I'm not fond of manipulating 40x40 matricies by hand; it's a task best left to a computer. Even formulating the matrix is a bit tedious, so I will simply trust the work of others. The table below lists the squares and their frequencies in order, as you travel around the board.
| Square # | Name | Relative Frequency |
|---|---|---|
| 0 | Go | 2.907 |
| 1 | Mediterranean | 2.005 |
| 2 | Community Chest #1 | 1.769 |
| 3 | Baltic | 2.034 |
| 4 | Income Tax | 2.187 |
| 5 | Reading Railroad | 2.797 |
| 6 | Oriental | 2.124 |
| 7 | Chance #1 | 0.814 |
| 8 | Vermont | 2.179 |
| 9 | Connecticut | 2.163 |
| 10 | Jail | 11.724 |
| 11 | St.
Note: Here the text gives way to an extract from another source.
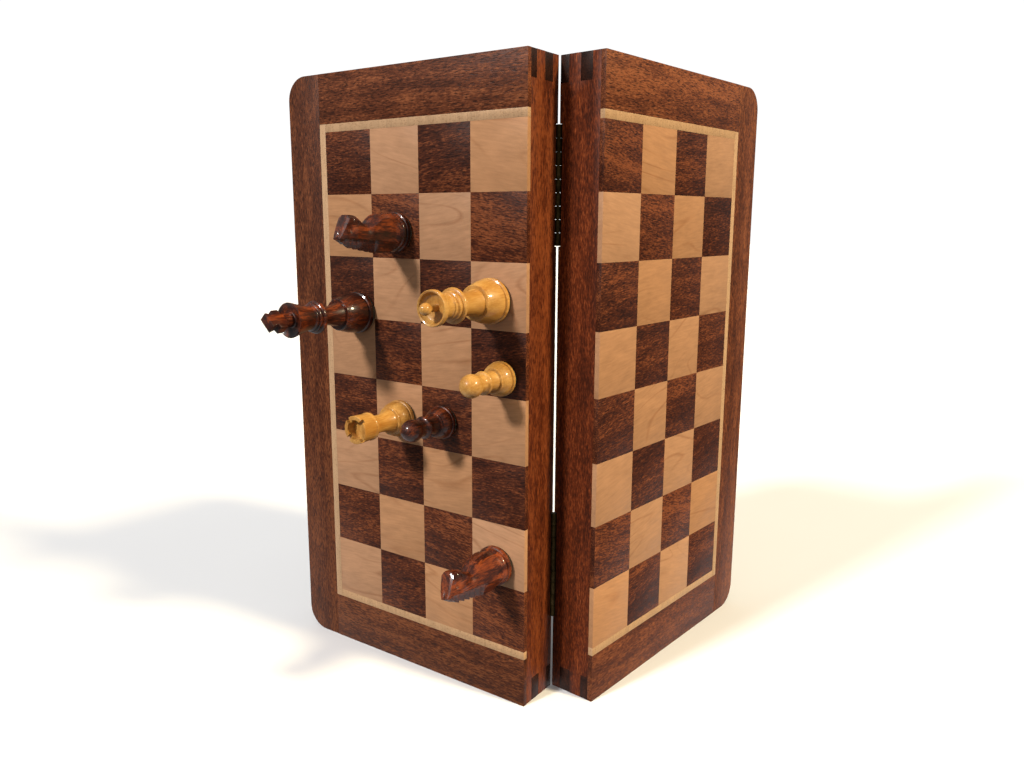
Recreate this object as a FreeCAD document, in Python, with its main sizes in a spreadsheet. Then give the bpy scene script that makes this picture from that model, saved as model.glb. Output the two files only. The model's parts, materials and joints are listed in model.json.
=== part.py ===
import FreeCAD, Part
import math
import os
import re
import Sketcher
from FreeCAD import Placement, Rotation, Vector

# A folding travel chess set: two shallow wooden boxes hinged along one long wall. Their outsides
# carry the board, four files each, and their insides store the men. It stands on one end, half
# folded, with some men held on the left board by the magnets in their bases.
#
# Each half is modelled in its own frame: X runs from the hinge axis out to the free edge, Y from
# the rim to the playing face, and Z along the hinge axis. One half is the other turned end for end.

DIMENSIONS = [
    # alias, millimetres, what it is
    ("square", 31.0, "side of one board square"),
    ("inlay", 4.0, "width of the pale inlay line round the squares"),
    ("end_border", 24.5, "border beyond the inlay at each end"),
    ("side_border", 22.5, "border beyond the inlay at the free edge"),
    ("half_depth", 24.4, "depth of one half, rim to playing face"),
    ("face_layer", 2.5, "thickness of the playing layer"),
    ("rail", 12.0, "thickness of the box walls"),
    ("corner", 12.0, "radius of the rounded outer corners"),
    ("spine_gap", 0.8, "gap between the spine walls when flat"),
    ("rim_gap", 0.4, "gap between the rims when closed"),
    ("first_finger", 4.4, "width of the box-joint finger under the playing layer"),
    ("finger", 6.4, "width of the other box-joint fingers"),
    ("panel", 2.2, "thickness of the backing panel"),
    ("steel", 0.5, "thickness of the steel sheet"),
    ("steel_inset", 2.2, "steel sheet edge from the spine wall's face"),
    ("steel_lap", 2.0, "steel sheet beyond the squares"),
    ("lining", 1.1, "thickness of the tray's lining"),
    ("divider_tall", 12.0, "height of the tray dividers"),
    ("divider", 3.0, "thickness of the cross dividers"),
    ("spine_divider", 4.0, "thickness of the long divider"),
    ("low_hinge", 65.3, "centre of the lower hinge above the bottom"),
    ("high_hinge", 56.5, "centre of the upper hinge below the top"),
    ("knuckle", 6.0, "length of one hinge knuckle"),
    ("knuckle_play", 0.1, "end play of a knuckle, each side"),
    ("barrel", 1.4, "radius of the hinge barrel"),
    ("barrel_room", 0.3, "clearance round the hinge barrel"),
    ("hinge_pin", 0.6, "radius of the hinge pin"),
    ("pin_play", 0.05, "radial clearance round the hinge pin"),
    ("leaf", 0.9, "thickness of a hinge leaf"),
    ("leaf_reach", 10.8, "edge of the hinge leaf from the hinge axis"),
    ("screw", 1.1, "radius of a hinge screw"),
    ("screw_head", 2.1, "radius of its countersunk head"),
    ("screw_deep", 8.0, "length of the screw in the wood"),
    ("screw_slot", 0.5, "width and depth of the screw's slot"),
    ("screw_pitch", 20.0, "distance between the screws of one leaf"),
    ("clasp_magnet", 3.0, "radius and depth of a closing magnet"),
    ("clasp_inset", 50.0, "closing magnet from the end of the box"),
    ("fold", 84.6, "angle still to open from the pose shown to flat"),
    ("felt", 0.9, "thickness of the felt under a man"),
    ("felt_play", 0.1, "air between a man's felt and the board"),
    ("glue", 0.02, "glue between a man's felt and its wood"),
    ("stored_play", 0.3, "air between a stored man and the tray"),
    ("end_play", 1.0, "air between a stored man's base and the end of its place"),
    ("king_tall", 59.9, "height of the king"),
    ("queen_tall", 49.5, "height of the queen"),
    ("bishop_tall", 43.0, "height of a bishop"),
    ("knight_tall", 40.4, "height of a knight"),
    ("rook_tall", 33.4, "height of a rook"),
    ("pawn_tall", 29.0, "height of a pawn"),
    ("big_magnet", 5.0, "radius of the magnet in a king, queen, bishop, knight or rook"),
    ("small_magnet", 4.0, "radius of the magnet in a pawn"),
    ("magnet_tall", 4.0, "length of a man's magnet"),
]
SIZE = {alias: number for alias, number, meaning in DIMENSIONS}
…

Charles Place | 2.550 |
| 12 | Electric Company | 2.610 |
| 13 | States | 2.171 |
| 14 | Virginia | 2.424 |
| 15 | Pennsylvania Railroad | 2.633 |
| 16 | St. James Place | 2.681 |
| 17 | Community Chest #2 | 2.295 |
| 18 | Tennessee | 2.822 |
| 19 | New York | 2.809 |
| 20 | Free Parking | 2.826 |
| 21 | Kentucky | 2.611 |
| 22 | Chance #2 | 1.045 |
| 23 | Indiana | 2.563 |
| 24 | Illinois | 2.990 |
| 25 | B&O Railroad | 2.889 |
| 26 | Atlantic | 2.536 |
| 27 | Ventnor | 2.515 |
| 28 | Water Works | 2.650 |
| 29 | Marvin Gardens | 2.434 |
| 30 | Go to Jail | 0.000 |
| 31 | Pacific | 2.519 |
| 32 | North Carolina | 2.468 |
| 33 | Community Chest #3 | 2.224 |
| 34 | Pennsylvania Avenue | 2.349 |
| 35 | Short Line | 2.287 |
| 36 | Chance #3 | 0.815 |
| 37 | Park Place | 2.057 |
| 38 | Luxury Tax | 2.047 |
| 39 | Boardwalk | 2.480 |
There is a big spike at Jail, but you can't buy the jail. The top 11 purchasable properties are all utilities, oranges, and reds. No wonder I always liked these sets. Funny, my brother preferred the yellows and greens, though they are expensive to build, so he had to acquire early, and build early, in order to win. In contrast, I could get my orange set (somewhat) late in the game, put up hotels quickly (for half the price of the greens), and pull ahead. Well, no matter the strategy, lady luck plays a large role.